Une coïncidence veut que 2 fassent un, et qu’un fasse 2, est une des paraboles du Christ, qui pourrait bien exprimer le chemin intérieur que tout Homme soucieux de devenir humain doit réaliser : « Malheur à vous, (…) qui purifiez l’extérieur de la coupe et de l’écuelle, quand l’intérieur en est rempli par rapine et intempérance ! (…) purifie d’abord l’intérieur de la coupe et de l’écuelle, afin que l’extérieur aussi devienne pur » (Evangile selon st Matthieu). La pureté retrouvée renvoie ici à la coïncidence entre l’extérieur et l’intérieur, aux antipodes de l’hypocrisie donc, ou de la méconnaissance de soi. Se connaître soi-même, réconcilier l’intérieur et l’extérieur, c’est (re)devenir humain. Nous avons une non-duplicité à réaliser entre l’Etre et l’apparence, le masculin et le féminin, le corps et l’esprit, la Lumière et les Ténèbres. Nous possédons un espace intérieur invisible, que nous ne percevons pas vraiment, voire pas du tout (l’intérieur de la coupe), qui est le même qui contient l’Univers. Ce qui revient à dire que chacun de nous sommes à notre insu un résumé de l’Univers, un microcosme en quelque sorte. Devenir humain, selon une vision gnostique des propos de Jésus, revient à se rapprocher de l’Homme originel que nous aurions dû être si la Chute n’avait pas eu lieu : conscient d’une capacité à se dépasser, à guérir lui-même de ses propres entraves ou blessures. Une capacité à ressusciter intérieurement, ici-bas. Devenir soi-même, ne serait-ce pas la signification de devenir humain ? Car s’il est vrai que le Royaume des Cieux est décrit dans les Evangiles comme le levain qu’une femme a caché dans de la pâte (Mt 13,33 ; Lc 13, 20-21), alors il s’agit de faire lever « la pâte humaine » dans sa triple dimension : somatique, psychique et spirituelle. Soit le cœur, le corps et l’esprit, traversés par une réceptivité à l’amour, à la disponibilité, une forme de gratuité. Si humanité de l’Homme il y a, c’est celle d’une transformation du cœur, accepté l’existence de quelque chose d’incréé en nous (et pas simplement au-dessus de nous, dans le Ciel). Etre dans le monde, mais non de ce monde, acquérir une certaine légèreté, une liberté intérieure inaliénable.

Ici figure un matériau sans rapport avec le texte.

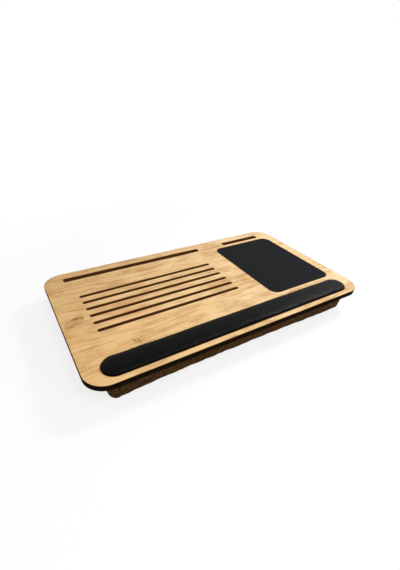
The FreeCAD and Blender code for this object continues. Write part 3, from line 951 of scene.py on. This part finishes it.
class CushionForm:
    """The cushion's outer form as rings of points, with a grid over its top and its underside."""

    end_columns = 9
    middle_columns = 92
    side_columns = 62
    row_counts = (4, 5, 5, 4, 2)
    row_panels = ("bottom", "band", "band", "band", "top")
    rear_panels = ("bottom", "rear_lower", "window", "rear_upper", "top")

    def __init__(self):
        self.shape = shape = settings("cushion")
        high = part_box("cushion_side_band")[1]
        self.half_width, self.half_depth = high.x, high.y
        self.underside, self.bottom_seam = (corner.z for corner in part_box("cushion_bottom_panel"))
        self.top_seam, self.top = (corner.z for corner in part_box("cushion_top_panel"))
        self.zip_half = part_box("cushion_rear_strip_upper")[1].x
        self.widest = self.top - shape.top_round_height
        self.zip_height = (shape.bottom_round_height + self.widest) / 2
        half_window = shape.zip_window / 2 * math.cos(shape.lean)
        self.breaks = (
            self.underside, self.bottom_seam, self.zip_height - half_window,
            self.zip_height + half_window, self.top_seam, self.top,
        )
        self.long_columns = 2 * self.end_columns + self.middle_columns
        self.count = 2 * (self.long_columns + self.side_columns)

    def profile(self):
        """(inset, height) up the side, closely spaced."""
        shape = self.shape
        foot = shape.bottom_round_height
        foot_inset = (self.widest - foot) * math.tan(shape.lean)
        flat_cut = 0.5 * MM
        turns = np.linspace(0, math.pi / 2, 30)
        inwards, upwards = 1 - np.cos(turns), np.sin(turns)
        lower = np.stack([
            foot_inset + shape.bottom_round_inset * inwards, foot - (foot + flat_cut) * upwards
        ], axis=1)
        upper = np.stack([
            shape.top_round_inset * inwards, self.widest + shape.top_round_height * upwards
        ], axis=1)
        return np.concatenate([lower[::-1], upper])

    def levels(self):
        """(inset, height) of each ring, with one on every seam and on the zip window's edges."""
        insets, heights = self.profile().T
        rows = []
        for low, high, count in zip(self.breaks, self.breaks[1:], self.row_counts):
            dense = np.linspace(low, high, 80)
            stretch = np.stack([np.interp(dense, heights, insets), dense], axis=1)
            rows.extend(spaced(stretch, count)[:-1])
        rows.append((np.interp(self.top, heights, insets), self.top))
        return rows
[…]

Voulons-nous vraiment devenir humains, à présent ? Sommes-nous prêts à en payer le prix en renonçant à nos acquis matérialistes demeure la vraie question. Car s’il est un propre de l’être humain, d’accord avec ces propos, c’est bien de redouter par-dessus tout la révolution spirituelle, intérieure, qu’exige le devenir humain… : « Après l’avoir entendu, beaucoup de ses disciples dirent : ‘Ce langage-là est trop fort ! Qui peut l’écouter ?’ » (Jn, 6, 60).